Study on Pore Structure of Shale and Fluid Distribution Patterns of Surfactant-Enhanced Spontaneous Imbibition

Spontaneous imbibition modified by surfactants is a key technology for enhancing shale oil recovery. Currently, relevant studies mainly concentrate on marine shale worldwide, while the pore–fluid coupling characteristics of widely distributed medium-TOC terrestrial shale remain poorly understood. Against this background, this paper takes typical Paleogene terrestrial shale as the research object and integrates N2/CO2 adsorption and NMR T2 spectroscopy to jointly characterize multiscale pore structures and dynamic fluid evolution during imbibition. The results show that the shale is dominated by mesopores in terms of pore volume, while micropores provide most of the specific surface area. The zwitterionic surfactant HPSB can greatly reduce oil–water interfacial tension and alter rock wettability, thereby breaking the high capillary resistance of micropores. During imbibition, water invades macropores first, followed by mesopores and micropores, and the entire process exhibits remarkable nonlinear dynamics controlled by multiscale pores. The 0.15% HPSB solution shows the best effect on activating micropores.
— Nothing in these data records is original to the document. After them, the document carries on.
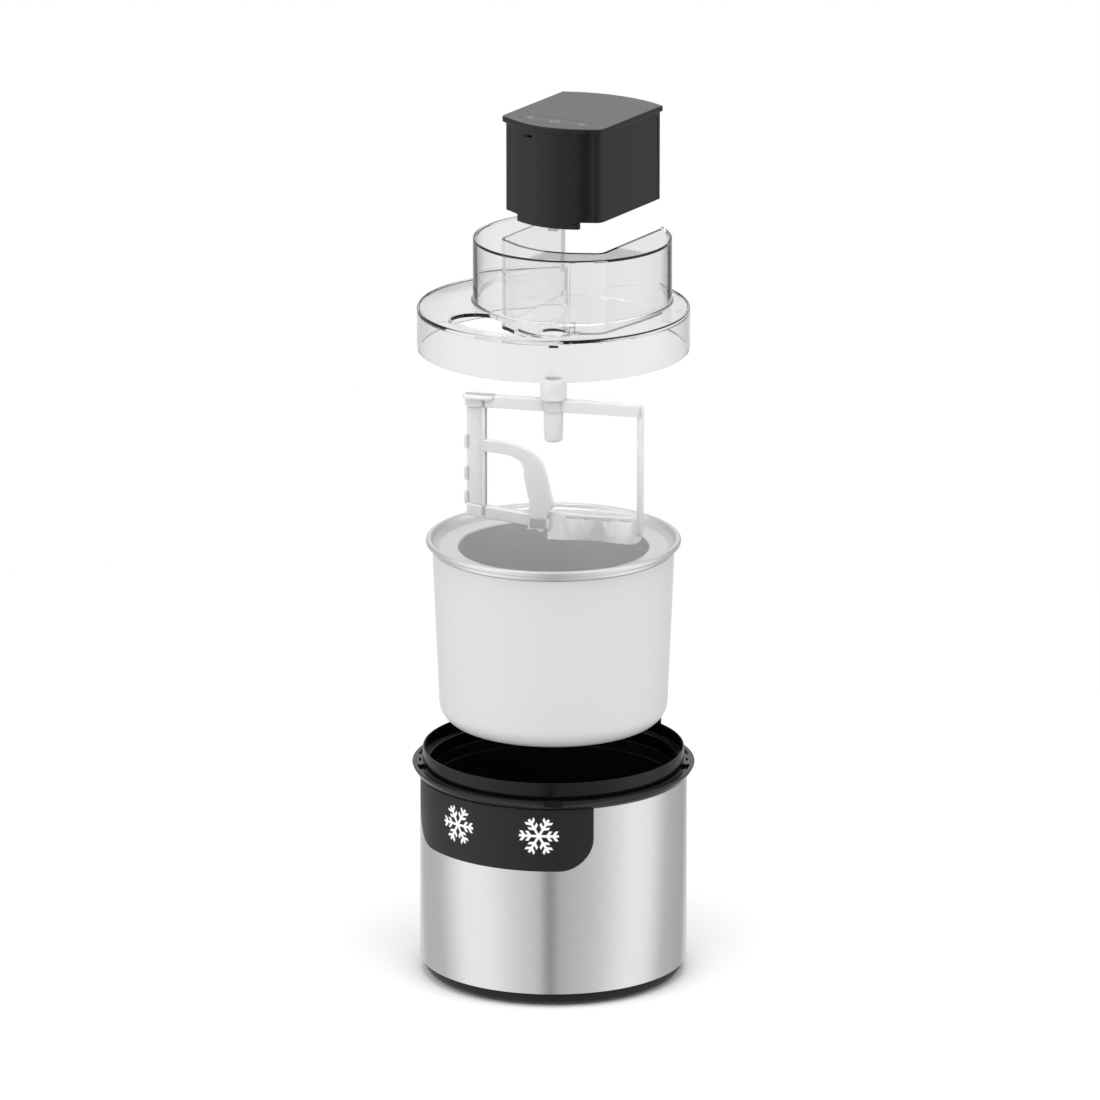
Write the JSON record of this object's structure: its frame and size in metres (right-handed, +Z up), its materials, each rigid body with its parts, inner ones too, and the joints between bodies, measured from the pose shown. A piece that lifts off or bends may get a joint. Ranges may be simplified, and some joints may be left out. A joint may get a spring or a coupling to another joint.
{
  "type": "ice cream maker",
  "caption": "Ice cream maker with a freezer bowl in a round steel housing, a turning paddle, a clear lid and a motor unit that sits in the lid, stored drawn apart on its axis.",
  "frame": {"origin": "centre of the underside, on the surface the feet stand on", "axes": "+Z up along the common axis of housing, bowl, paddle and lid; front towards -Y"},
  "size_m": [0.2112, 0.2112, 0.6533],
  "materials": {
    "brushed_steel": "vertical brushed satin",
    "gloss_black": "high gloss",
    "panel_black": "semi gloss",
    "matte_black": "fine texture",
    "rubber": "matte",
    "plain_steel": "plain bright steel",
    "satin_aluminium": "satin",
    "white_plastic": "smooth",
    "milky_plastic": "milky, smooth",
    "clear_plastic": "clear, polished",
    "gel": "coolant gel",
    "brass": "turned",
    "gear_plastic": "moulded",
    "copper_winding": "enamelled copper",
    "circuit_board": "solder mask",
    "component_plastic": "moulded"
  },
  "bodies": {
    "housing": {"base_tray": "matte_black", "rubber_foot_1": "rubber", "rubber_foot_2": "rubber", "rubber_foot_3": "rubber", "rubber_foot_4": "rubber", "base_screw_1": "plain_steel", "base_screw_2": "plain_steel", "base_screw_3": "plain_steel", "base_screw_4": "plain_steel", "steel_sleeve": "brushed_steel", "inner_tub": "matte_black", "top_ring": "gloss_black", "front_panel": "panel_black"},
    "bowl": {"bowl_shell": "white_plastic", "bowl_liner": "satin_aluminium", "coolant_gel": "gel", "bowl_seal": "rubber", "gel_fill_plug": "matte_black"},
    "bush": {"shaft_bush": "white_plastic"},
    "paddle_body": {"paddle": "milky_plastic"},
    "lid_body": {"lid": "clear_plastic"},
    "motor_unit": {"motor_housing": "gloss_black", "top_cover": "gloss_black", "touch_panel": "gloss_black", "bottom_plate": "matte_black", "case_screw_1": "plain_steel", "case_screw_2": "plain_steel", "case_screw_3": "plain_steel", "case_screw_4": "plain_steel", "output_bush": "brass", "cord_inlet": "rubber", "gear_plate": "plain_steel", "motor_can": "plain_steel", "motor_end_plate": "plain_steel", "stator_coil": "copper_winding", "control_board": "circuit_board", "power_board": "circuit_board", "mains_capacitor": "component_plastic", "relay": "component_plastic", "interlock_switch": "matte_black", "compound_axle": "plain_steel"},
    "rotor_body": {"rotor": "plain_steel"},
    "compound_body": {"compound_gear": "gear_plastic"},
    "output_body": {"output_gear": "gear_plastic"}
  },
  "joints": [
    {"name": "bowl_lift", "type": "slide", "parent": "housing", "child": "bowl", "axis": [0, 0, 1], "range_m": [-0.167, 0]},
    {"name": "paddle_lift", "type": "slide", "parent": "bowl", "child": "bush", "axis": [0, 0, 1], "range_m": [-0.1186, 0]},
    {"name": "paddle_spin", "type": "hinge", "parent": "bush", "child": "paddle_body", "pos_m": [0, 0, 0.45], "axis": [0, 0, 1], "continuous": true},
    {"name": "lid_lift", "type": "slide", "parent": "bush", "child": "lid_body", "axis": [0, 0, 1], "range_m": [-0.0354, 0]},
    {"name": "motor_lift", "type": "slide", "parent": "lid_body", "child": "motor_unit", "axis": [0, 0, 1], "range_m": [-0.0882, 0]},
    {"name": "output_spin", "type": "hinge", "parent": "motor_unit", "child": "output_body", "pos_m": [0, 0, 0.589], "axis": [0, 0, 1], "continuous": true},
    {"name": "compound_spin", "type": "hinge", "parent": "motor_unit", "child": "compound_body", "pos_m": [0, 0.017, 0.589], "axis": [0, 0, 1], "continuous": true},
    {"name": "rotor_spin", "type": "hinge", "parent": "motor_unit", "child": "rotor_body", "pos_m": [0, 0.042, 0.6], "axis": [0, 0, 1], "continuous": true}
  ],
  "couplings": [
    {"joint": "output_spin", "follows": "paddle_spin", "ratio": 1},
    {"joint": "compound_spin", "follows": "paddle_spin", "ratio": -1.8333},
    {"joint": "rotor_spin", "follows": "paddle_spin", "ratio": 7.3333}
  ]
}
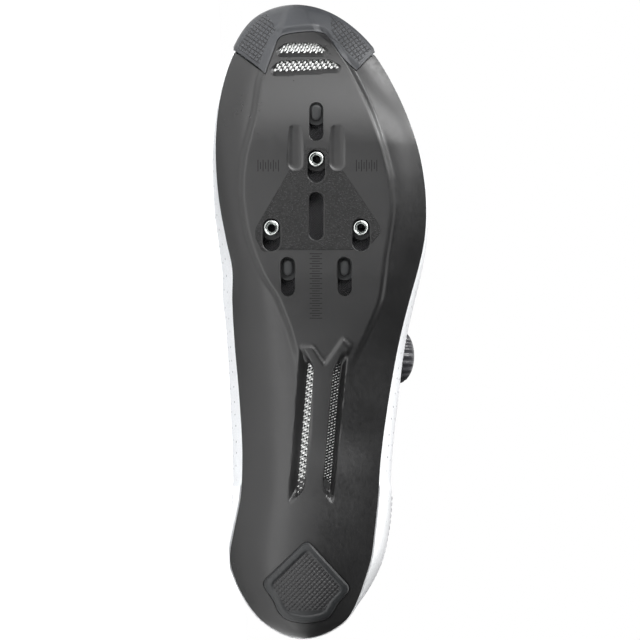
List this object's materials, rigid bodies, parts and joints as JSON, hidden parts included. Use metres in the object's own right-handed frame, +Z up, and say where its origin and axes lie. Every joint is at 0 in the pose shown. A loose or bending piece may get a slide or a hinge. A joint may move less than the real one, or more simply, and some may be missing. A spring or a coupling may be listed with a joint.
{
  "type": "cycling shoe",
  "caption": "Low-cut road cycling shoe with a stiff sole, slotted cleat fixing, rubber toe and heel pads and a dial lace.",
  "frame": {"origin": "middle of the bounding box in plan, on the floor that the shoe lies on", "axes": "-X towards the toe, -Y out of the sole, +Z up: the shoe lies on its inner side with its outer side up"},
  "size_m": [0.297, 0.1094, 0.0995],
  "materials": {
    "sole_plate": "dark grey satin filled nylon",
    "toe_rubber": "dark grey rubber with knurled legs",
    "heel_rubber": "near-black rubber with a scaled face",
    "nut_steel": "bright plated steel",
    "blank_plastic": "dark matte plastic",
    "upper_shell": "white smooth microfibre with fine perforations",
    "tongue_cloth": "pale padded mesh",
    "insole_cloth": "black woven cloth on foam",
    "guide_plastic": "black satin plastic",
    "lace_cord": "black coated cord",
    "dial_plastic": "black satin plastic"
  },
  "bodies": {
    "root": {"outsole": "sole_plate", "toe_bumper": "toe_rubber", "heel_pad": "heel_rubber", "cleat_nut_front": "nut_steel", "cleat_nut_inner": "nut_steel", "cleat_nut_outer": "nut_steel", "slot_blank_front": "blank_plastic", "slot_blank_inner": "blank_plastic", "slot_blank_outer": "blank_plastic", "upper": "upper_shell", "tongue": "tongue_cloth", "insole": "insole_cloth", "lace_guide_inner_1": "guide_plastic", "lace_guide_inner_2": "guide_plastic", "lace_guide_inner_3": "guide_plastic", "lace_guide_outer_1": "guide_plastic", "lace_guide_outer_2": "guide_plastic", "lace_guide_outer_3": "guide_plastic", "lace": "lace_cord", "dial_base": "dial_plastic", "dial_knob": "dial_plastic"}
  },
  "joints": []
}
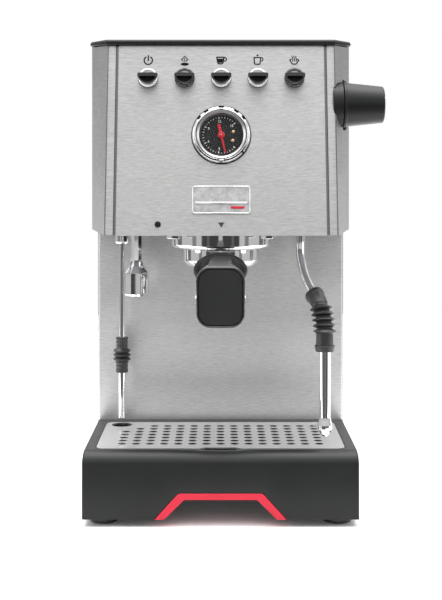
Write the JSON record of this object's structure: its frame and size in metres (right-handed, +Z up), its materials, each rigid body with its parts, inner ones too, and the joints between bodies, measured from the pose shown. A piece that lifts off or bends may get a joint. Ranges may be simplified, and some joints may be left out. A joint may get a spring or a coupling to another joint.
{
  "type": "espresso machine",
  "caption": "Upright manual espresso machine in brushed steel with pressure gauge, lever switches, side steam knob and wand, portafilter, drip tray and rear water tank.",
  "frame": {"origin": "on the standing surface, under the centre of the whole box", "axes": "+Z up, -Y towards the person using it, +X to that person's right"},
  "size_m": [0.2422, 0.3066, 0.38],
  "materials": {
    "stainless_steel": "horizontally brushed",
    "bright_steel": "bright stamped sheet",
    "plated_steel": "dark plated sheet and castings",
    "chrome": "polished",
    "aluminium": "cast",
    "brass": "machined",
    "black_paint": "satin black",
    "black_plastic": "fine matte texture",
    "gloss_black_plastic": "gloss black",
    "smoke_plastic": "smoked translucent",
    "rubber": "matt moulded",
    "red_trim": "satin red",
    "dial_black": "matt with pale printed scale",
    "needle_red": "satin red",
    "dark_lens": "gloss black",
    "gauge_glass": "clear",
    "tank_plastic": "translucent grey"
  },
  "bodies": {
    "housing": {"base_plate": "black_paint", "foot_front_left": "rubber", "foot_front_right": "rubber", "foot_rear_left": "rubber", "foot_rear_right": "rubber", "column_panel": "stainless_steel", "side_panel_left": "stainless_steel", "side_panel_right": "stainless_steel", "corner_strip_left": "stainless_steel", "corner_strip_right": "stainless_steel", "rear_panel": "stainless_steel", "front_panel": "stainless_steel", "hood_floor": "plated_steel", "top_frame": "black_plastic", "cup_warmer_plate": "bright_steel", "badge_plate": "chrome", "indicator_lens": "dark_lens", "gauge_bezel": "chrome", "gauge_case": "plated_steel", "gauge_dial": "dial_black", "gauge_glass": "gauge_glass", "knob_boss": "black_plastic", "steam_valve": "brass", "drain_tube": "chrome", "drain_sleeve": "rubber", "relief_nozzle": "chrome", "group_head": "chrome", "group_gasket": "rubber", "shower_screen": "bright_steel", "boiler": "aluminium", "pump": "plated_steel", "solenoid_valve": "plated_steel", "power_inlet": "black_plastic", "switch_bezel_1": "chrome", "switch_bezel_2": "smoke_plastic", "switch_bezel_3": "chrome", "switch_bezel_4": "chrome", "switch_bezel_5": "smoke_plastic"},
    "drip_drawer": {"drip_tray": "black_plastic", "tray_trim": "red_trim", "drip_grille": "bright_steel"},
    "tank": {"water_tank": "tank_plastic"},
    "tank_lid": {"fill_lid": "black_plastic"},
    "knob": {"steam_knob": "black_plastic", "valve_spindle": "brass"},
    "portafilter": {"portafilter_cup": "chrome", "filter_basket": "bright_steel", "double_spout": "chrome", "handle_ferrule": "chrome", "handle_grip": "black_plastic", "handle_cap": "black_plastic"},
    "wand": {"steam_wand": "chrome", "wand_sleeve": "rubber", "wand_nozzle": "chrome"},
    "needle": {"gauge_needle": "needle_red"},
    "switch_1": {"switch_lever_1": "gloss_black_plastic"},
    "switch_2": {"switch_lever_2": "gloss_black_plastic"},
    "switch_3": {"switch_lever_3": "gloss_black_plastic"},
    "switch_4": {"switch_lever_4": "gloss_black_plastic"},
    "switch_5": {"switch_lever_5": "gloss_black_plastic"}
  },
  "joints": [
    {"name": "tray_slide", "type": "slide", "parent": "housing", "child": "drip_drawer", "axis": [0, -1, 0], "range_m": [0, 0.13]},
    {"name": "tank_lift", "type": "slide", "parent": "housing", "child": "tank", "axis": [0, 0, 1], "range_m": [0, 0.32]},
    {"name": "fill_lid_hinge", "type": "hinge", "parent": "tank", "child": "tank_lid", "pos_m": [-0.01295, 0.14653, 0.379], "axis": [-1, 0, 0], "range_deg": [0, 95]},
    {"name": "steam_knob_turn", "type": "hinge", "parent": "housing", "child": "knob", "pos_m": [0.08745, -0.02167, 0.3274], "axis": [1, 0, 0], "range_deg": [0, 270]},
    {"name": "portafilter_turn", "type": "hinge", "parent": "housing", "child": "portafilter", "pos_m": [-0.01295, -0.00667, 0.21], "axis": [0, 0, 1], "range_deg": [-45, 8]},
    {"name": "wand_swivel", "type": "hinge", "parent": "housing", "child": "wand", "pos_m": [0.05345, -0.00667, 0.23], "axis": [0, 0, 1], "range_deg": [-25, 90]},
    {"name": "needle_sweep", "type": "hinge", "parent": "housing", "child": "needle", "pos_m": [-0.01235, -0.04262, 0.30218], "axis": [0, 0.9789, -0.2045], "range_deg": [-33, 240], "stiffness_Nm_per_rad": 0.0002},
    {"name": "switch_1_rock", "type": "hinge", "parent": "housing", "child": "switch_1", "pos_m": [-0.07165, -0.03291, 0.34868], "axis": [1, 0, 0], "range_deg": [-10, 10]},
    {"name": "switch_2_rock", "type": "hinge", "parent": "housing", "child": "switch_2", "pos_m": [-0.042, -0.03291, 0.34868], "axis": [1, 0, 0], "range_deg": [-10, 10]},
    {"name": "switch_3_rock", "type": "hinge", "parent": "housing", "child": "switch_3", "pos_m": [-0.01235, -0.03291, 0.34868], "axis": [1, 0, 0], "range_deg": [-10, 10]},
    {"name": "switch_4_rock", "type": "hinge", "parent": "housing", "child": "switch_4", "pos_m": [0.0173, -0.03291, 0.34868], "axis": [1, 0, 0], "range_deg": [-10, 10]},
    {"name": "switch_5_rock", "type": "hinge", "parent": "housing", "child": "switch_5", "pos_m": [0.04695, -0.03291, 0.34868], "axis": [1, 0, 0], "range_deg": [-10, 10]}
  ]
}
This study innovatively quantifies the influence of surfactant concentration on fluid migration across different pore scales and reveals the internal mechanism of staged imbibition and micropore lag activation in terrestrial shale. It not only complements the global research system of shale imbibition theory but also offers practical guidance for the optimization of fracturing fluid systems in mesopore-dominated shale oil reservoirs.